-- Stated goal --
Write the material out again, line by line, exactly as it is.

-- Dataset content --
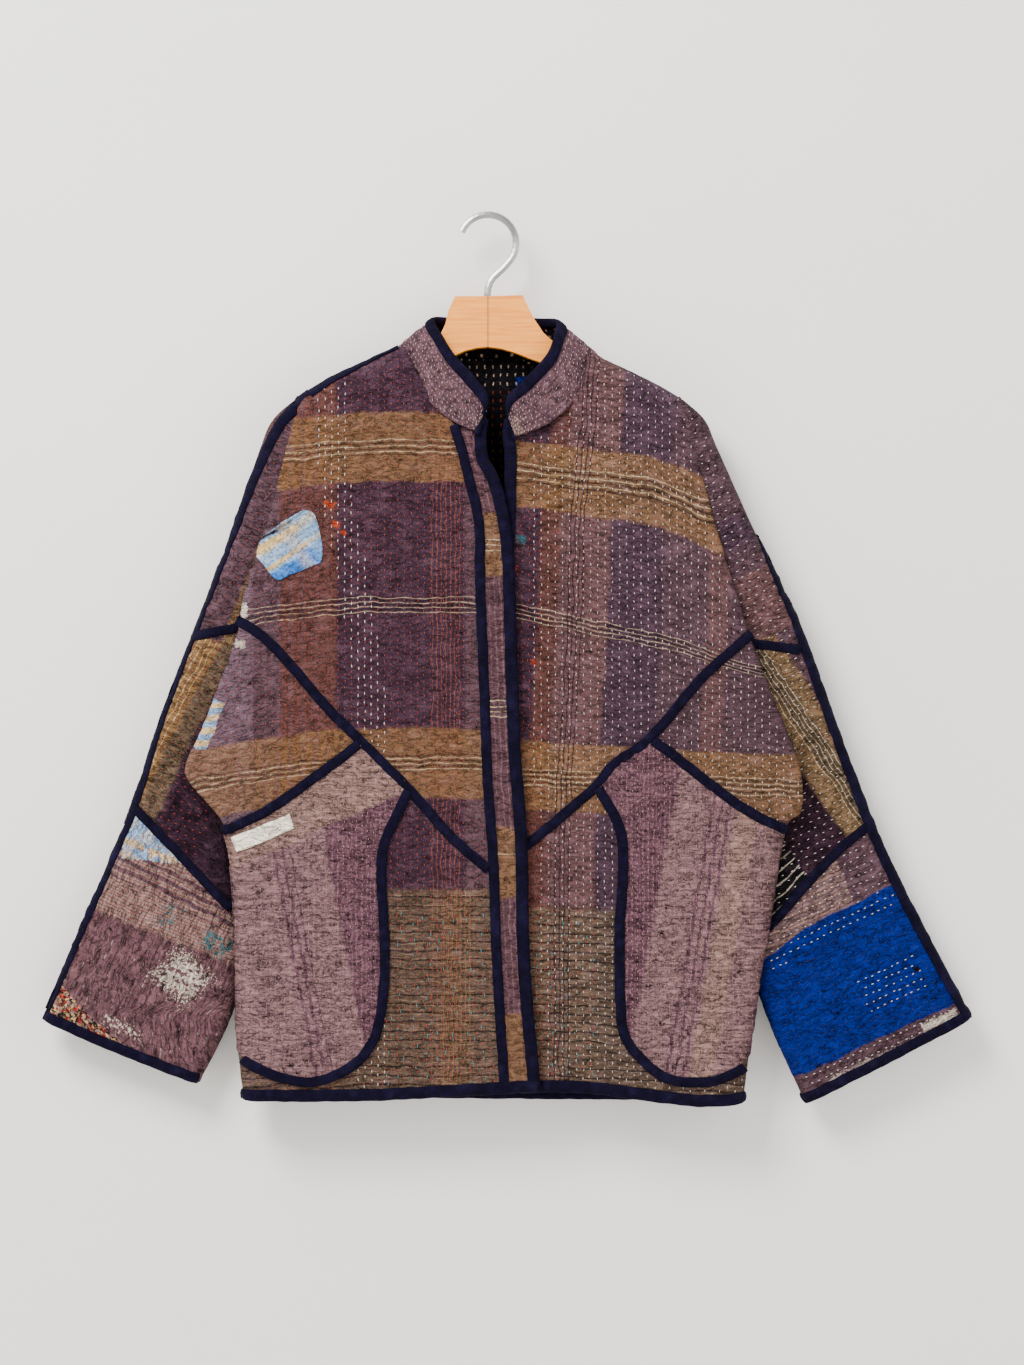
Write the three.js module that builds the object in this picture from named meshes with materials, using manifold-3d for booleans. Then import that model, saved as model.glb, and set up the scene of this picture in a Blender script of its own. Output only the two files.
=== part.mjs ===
// A patched, quilted cotton jacket with a stand collar and wide one-piece sleeves, on a wooden hanger.
// Units are millimetres. +Z is up, the front faces -Y, and the wearer's right side is at -X.
// The origin is the inside crown of the hanger's hook, where a nail or a rail holds it up.
//
// Each stretch of cloth is a thin wall on a sheet: a grid of points filled in between four edge lines
// drawn as seen from the front, each point with a depth of its own. Panels are cut out of those walls
// along the seams, and whatever lies on a panel is a wall on the same points, moved out.

import * as THREE from "three";
import { mergeVertices } from "three/addons/utils/BufferGeometryUtils.js";
import Module from "manifold-3d";

const wasm = await Module();
wasm.setup();

// ---------------------------------------------------------------- driving dimensions
const GAP = 0.3; // between pieces that meet
const CLOTH = 2.5; // quilted wall: cotton layers and the running stitches
const PATCH = 1.2; // a single applied layer
const LABEL = 0.6;
const TAPE = 1.6; // folded binding
const TAPE_WIDTH = 11;
const EDGE_TURN = 3; // how far the cloth reaches past the middle of a tape that wraps its edge
const ARMHOLE_GAP = 3; // at the back, where sleeve and body turn away from each other

const FRONT_DEPTH = 27; // inside of the front, ahead of the hook's plane
const CHEST = 4; // extra fullness of the chest
const BACK_DEPTH = 16; // inside of the back, behind the hook's plane
const LAP = 7.5; // how far the wearer's left front dips behind the right one
const ROLL = 18; // radius over which the cloth turns at a shoulder or a side
const FLAP_ROLL = 7; // the tighter turn where the front folds over the sleeve
const FLAP_TURN = 4; // how far the edge of that fold turns back
const SIDE_PLANE = -8; // depth of the side seams
const SLEEVE_PLANE = 6; // depth of the overarm and underarm seams, below the shoulder
const SLEEVE_FRONT = -6; // inside of the sleeve's front at the cuff
const SLEEVE_ROLL = 13;
const BACK_MIDDLE = 6; // where the two halves of the back meet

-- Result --
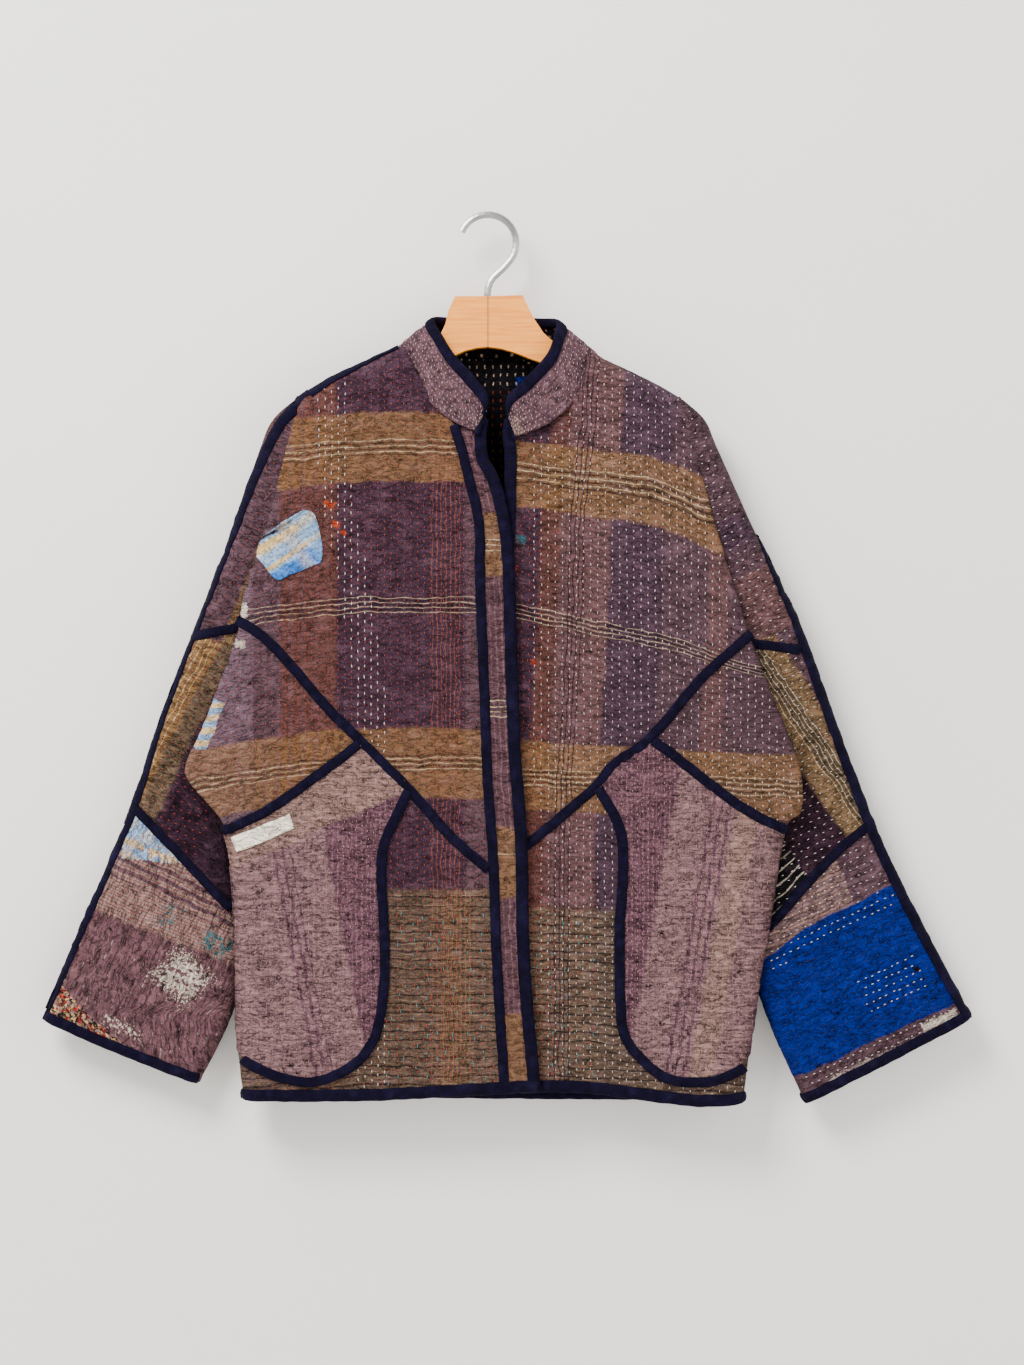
Write the three.js module that builds the object in this picture from named meshes with materials, using manifold-3d for booleans. Then import that model, saved as model.glb, and set up the scene of this picture in a Blender script of its own. Output only the two files.
=== part.mjs ===
// A patched, quilted cotton jacket with a stand collar and wide one-piece sleeves, on a wooden hanger.
// Units are millimetres. +Z is up, the front faces -Y, and the wearer's right side is at -X.
// The origin is the inside crown of the hanger's hook, where a nail or a rail holds it up.
//
// Each stretch of cloth is a thin wall on a sheet: a grid of points filled in between four edge lines
// drawn as seen from the front, each point with a depth of its own. Panels are cut out of those walls
// along the seams, and whatever lies on a panel is a wall on the same points, moved out.

import * as THREE from "three";
import { mergeVertices } from "three/addons/utils/BufferGeometryUtils.js";
import Module from "manifold-3d";

const wasm = await Module();
wasm.setup();

// ---------------------------------------------------------------- driving dimensions
const GAP = 0.3; // between pieces that meet
const CLOTH = 2.5; // quilted wall: cotton layers and the running stitches
const PATCH = 1.2; // a single applied layer
const LABEL = 0.6;
const TAPE = 1.6; // folded binding
const TAPE_WIDTH = 11;
const EDGE_TURN = 3; // how far the cloth reaches past the middle of a tape that wraps its edge
const ARMHOLE_GAP = 3; // at the back, where sleeve and body turn away from each other

const FRONT_DEPTH = 27; // inside of the front, ahead of the hook's plane
const CHEST = 4; // extra fullness of the chest
const BACK_DEPTH = 16; // inside of the back, behind the hook's plane
const LAP = 7.5; // how far the wearer's left front dips behind the right one
const ROLL = 18; // radius over which the cloth turns at a shoulder or a side
const FLAP_ROLL = 7; // the tighter turn where the front folds over the sleeve
const FLAP_TURN = 4; // how far the edge of that fold turns back
const SIDE_PLANE = -8; // depth of the side seams
const SLEEVE_PLANE = 6; // depth of the overarm and underarm seams, below the shoulder
const SLEEVE_FRONT = -6; // inside of the sleeve's front at the cuff
const SLEEVE_ROLL = 13;
const BACK_MIDDLE = 6; // where the two halves of the back meet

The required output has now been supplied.